Se olvidaron sus enseñanzas, unas que dictaban que todas las cosechas fueran obtenidas con la participación de todos. Entonces los ancianos tenían un lugar de importancia almacenando todos los alimentos y distribuyéndolos de manera equitativa, ahora los ancianos ocupan el lugar de los que no sirven para nada y han sido relegados. Todo se fabricaba en sus casas individualmente, excepto el café, azúcar, sal y arroz, los cuales eran adquiridos en Ensenada o en San Diego.
Una comunidad que no consumía alcohol, ni mariscos, ni animales de pezuña como el cerdo porque estos no miraban al cielo. Pero agasajaban a sus invitados con chivos y borregos, así como con coles encurtidas, pepinos, aceitunas, cebollas, calabazas y melones.
La riqueza de sus platillos acompañaban diariamente la comida con platillos de carne borscht, lapscha o fideos, y las hogazas de pan de trigo que eran cocidas en los hornos ubicados fuera de las casas. Asi brindaban un plato de alimento para todos.
Ahora; son los cortes de carne tipo americano, los pescados y mariscos que se funden con cocinas internacionales donde hay restaurantes con chefs que mezclan haciendo alarde la cocina fusión en medio de las vides de los vinos de la zona.
El incendio no mengua, el sol ahora da un tono rojizo sobre la tierra, subo la mirada y la nata de humo me deja verlo sin que me lastime los ojos, el olor baña mis pulmones. De pronto caen como mariposas negras pedazos de carbón que se posan sobre la tierra, también en mí se abre camino un estado de alerta, ¿será que las llamas avancen hasta aquí? ¿que arrasen ahora lo que el tiempo ha salvado en historia?

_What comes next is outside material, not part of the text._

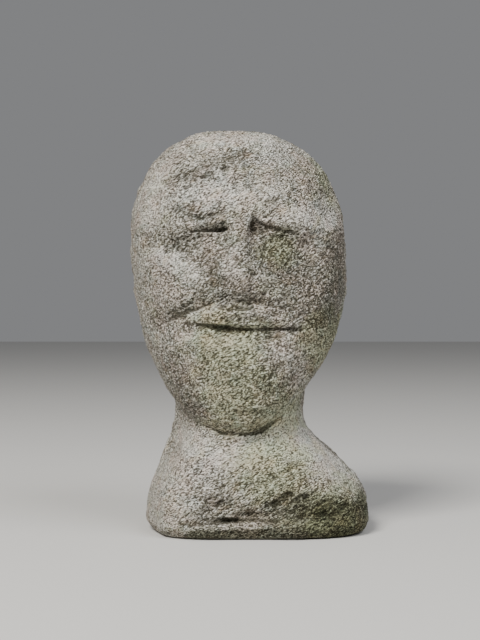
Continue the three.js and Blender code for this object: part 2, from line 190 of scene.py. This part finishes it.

Los incendios después de acabar con lo que había antes, esperan las lluvias para restaurar, suturar y crear un entorno distinto; dos días después o lograron apagarlo o se fue amainando poco a poco hasta dejar de arder, porque ahora el azul brillante, nuevamente se asoma en el cielo dejándolo por detrás de los cerros y en el olvido, como a los rusos que pasaron por estas tierras y que yo me llevo en la mente como un descubrimiento.